I say this assuming there are still Bohemians among us to whom I can wish a long life, a premise that maybe needs examining. (I say it also as someone who hasn't had to sit in the cheap seats for quite some time.)

Do we even have a true Bohemian culture in the world today? "No," says director Bliss Hebert, who says what passes for Bohemian today is just drug culture. True Bohemians, he says, are "people who are really trying to find their lives, not escape their lives."

Hebert and conductor Ward Holmquist have put together a straightforward production of Puccini's masterfully crafted story of poorly dressed, impoverished Parisian artists painting, falling in love, writing, falling out of love, playing music, falling back in love and then dying. (Hey, it's opera. Stick with musicals if you want a happy ending.) No post-modern reconstructions, no Boheme:1990 (Rent having already taken care of that).

The story that made Cher cry in Moonstruck centers on the love between Rodolfo, a writer, and Mimi, who embroiders artificial flowers and is slowly dying of consumption, that most romantic of terminal diseases. The two meet on Christmas Eve in the room Rodolfo shares with Marcello, a painter; Colline, a philosopher; and Schaunard, a musician.

Materially poor, these Bohemians lead rich, exuberant, playful lives, caring more for their friends and their chosen arts than for fancy clothes and respectable positions. Liberated from the restraints of polite society, they mock Musetta - Marcello's on-again, off-again lover - when she takes up with Alcindoro, an old wealthy man, and starts wearing fancy dresses.
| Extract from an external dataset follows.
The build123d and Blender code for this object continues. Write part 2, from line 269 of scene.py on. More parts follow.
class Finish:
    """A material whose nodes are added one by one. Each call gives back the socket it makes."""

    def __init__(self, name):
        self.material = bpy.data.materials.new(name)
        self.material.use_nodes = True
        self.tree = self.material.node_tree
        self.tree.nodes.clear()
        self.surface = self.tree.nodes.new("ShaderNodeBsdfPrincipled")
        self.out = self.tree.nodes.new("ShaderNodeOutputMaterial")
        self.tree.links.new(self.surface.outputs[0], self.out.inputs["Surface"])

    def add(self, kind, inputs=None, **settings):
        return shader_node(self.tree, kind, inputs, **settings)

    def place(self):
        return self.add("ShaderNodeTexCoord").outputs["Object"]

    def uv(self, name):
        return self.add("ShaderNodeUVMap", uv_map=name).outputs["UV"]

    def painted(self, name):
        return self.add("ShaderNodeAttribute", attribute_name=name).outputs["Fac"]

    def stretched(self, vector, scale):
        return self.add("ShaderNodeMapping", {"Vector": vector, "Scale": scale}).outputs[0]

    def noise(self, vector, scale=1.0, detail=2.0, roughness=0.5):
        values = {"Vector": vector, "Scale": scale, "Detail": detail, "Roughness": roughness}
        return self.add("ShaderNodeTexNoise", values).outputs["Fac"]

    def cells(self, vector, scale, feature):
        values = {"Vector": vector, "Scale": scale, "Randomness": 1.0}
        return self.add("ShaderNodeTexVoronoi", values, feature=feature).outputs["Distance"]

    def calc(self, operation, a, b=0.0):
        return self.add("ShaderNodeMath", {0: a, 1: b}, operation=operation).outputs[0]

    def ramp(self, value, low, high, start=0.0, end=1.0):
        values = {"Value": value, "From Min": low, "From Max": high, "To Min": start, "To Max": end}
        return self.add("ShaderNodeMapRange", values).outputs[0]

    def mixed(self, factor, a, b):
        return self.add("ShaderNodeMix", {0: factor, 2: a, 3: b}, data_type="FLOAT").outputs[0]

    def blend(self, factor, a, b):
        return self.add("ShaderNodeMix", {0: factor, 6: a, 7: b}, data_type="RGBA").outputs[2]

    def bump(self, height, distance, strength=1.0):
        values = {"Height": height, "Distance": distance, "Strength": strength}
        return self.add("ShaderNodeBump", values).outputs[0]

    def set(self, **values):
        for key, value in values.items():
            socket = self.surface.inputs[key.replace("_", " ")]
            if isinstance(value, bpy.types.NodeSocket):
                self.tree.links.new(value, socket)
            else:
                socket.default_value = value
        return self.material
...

And Musetta herself has no patience for Alcindoro's obsession with decorum and appearances.

"I live in my happy poverty," sings Rodolfo. "I squander like a prince my poems and songs of love ... I'm a millionaire in spirit." Happy poverty: That's pretty much the Bohemian manifesto, don't you think? Joy through passionate creative pursuits instead of material gain and hording. Oh, there are hints that these artists come from places of means. Rodolfo speaks of a rich uncle, and all the men have somehow managed to get an education. There's perhaps an element of choice to their poverty that of course makes all the difference.

But still, they write, paint, dance, clown around, sing quadrilles of nonsense syllables for the love of the art itself, not with dreams of fame and riches. They do it all in worn overcoats, hungry and shivering (hence the dying part) because they can't afford wood for the fireplace. When Mimi nears death, the others sell their meager possessions to buy her medicine and a muff to warm her hands.

So here's what maybe we should do: Let's all show up in threadbare clothes - the real stuff, not some "distressed" fake vintage outfit you paid a bundle for at Urban Outfitters. In Act III, someone will conduct a sing-along. Then afterward, no fancy cocktails. We'll just grab a few boxes of wine from Publix and drink it from plastic glasses at whoever's apartment is closest. And anyone who shows up in a tux gets stuck with the bill.